3. Data is most valuable when it's open, preferably community-driven. One of the most striking lessons of the Web 2.0 era was that the more you open up your data, the more valuable it gets. This doesn't mean giving it away either, but it does mean allowing anyone to contribute to it, build value on top of it, and otherwise create useful dependencies on it. Open source software demonstrates this in spades and open business models in other industries, while still in their infancy, have proved fairly conclusively that this is more broadly the case. Want to have the most information power (and thus the most powerful business?) Strategically open your data internally and externally to workers, partners, and customers in the most self-service way possible. Next-generation enterprises will also find that data jointly owned with a rich and vibrant community of stakeholders is the best and most sustainable means of creating new business value.

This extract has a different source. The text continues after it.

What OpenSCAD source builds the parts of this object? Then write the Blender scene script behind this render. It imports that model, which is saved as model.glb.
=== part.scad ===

4. Organizations with the highest data and network competencies will have the advantage. The truth is that most businesses are much better at their existing core functions than they are making the transition to a primarily information-driven economy. As IT becomes the business in the 21st century, making the transition to newer digital business models is going to become more critical. Organizations that are already close to technology, the Internet, media, or other related disciplines already have much of the mindset that cultivating and maintaining control over hard-to-recreate information is driving force in today's marketplace. Being able to formulate your enterprise data using modern network delivery models (open supply chains, cloud computing, today's new app-centric mobile megamarket, mashups, etc.) is something even fewer organizations are good at, and thus this transition will be difficult for many.

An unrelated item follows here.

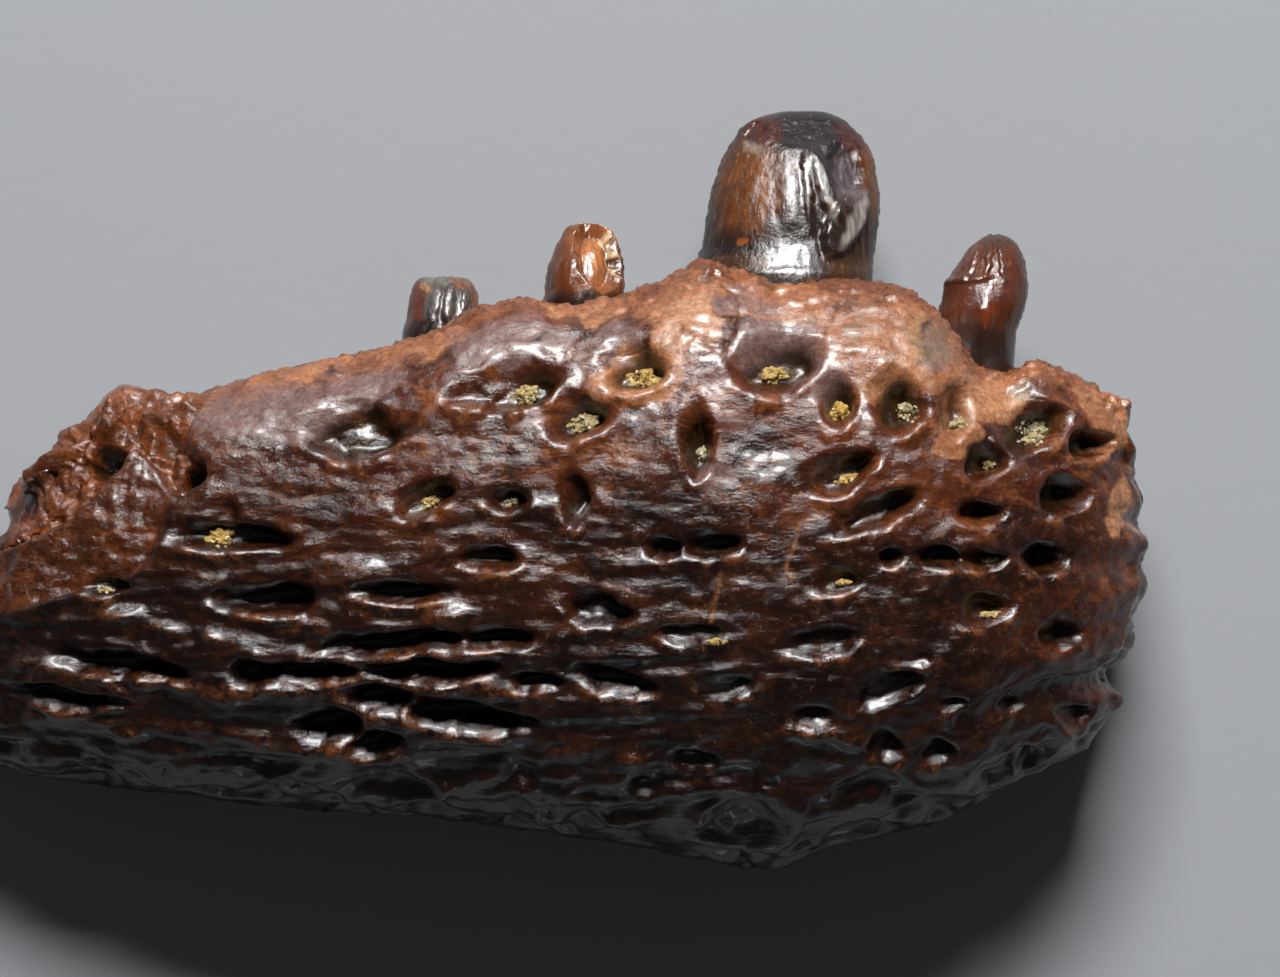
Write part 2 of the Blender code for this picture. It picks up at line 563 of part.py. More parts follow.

5. The best Enterprise Data Clouds will be at the intersection of effective SOA, cloud computing, and open data. The ability to get at data, secure it, open it up, govern it, engage partners, and then use it to drive revenue will require truly smart corporate clouds (to borrow a phrase from IBM). These clouds, which I've pointed out are already forming in many organizations today, make enterprise data actionable while enabling safe and secure consumption from anywhere, internally or externally. It's only by achieving this that organizations will be able to tap into and wield real information power. The CIO and other IT/business leadership in organization must focus on delivering on their Enterprise Data Cloud if they intend on having a market leadership position now or in the future.
My premise here is that enterprises increasingly need a modern and updated IT delivery platform that focuses on what matters most to economic value today. An Enterprise Data Cloud is a useful way of thinking about where cloud computing, information power, and our data seem to be headed and how IT shops and the business can get there.
What do you think your Enterprise Data Cloud will look like?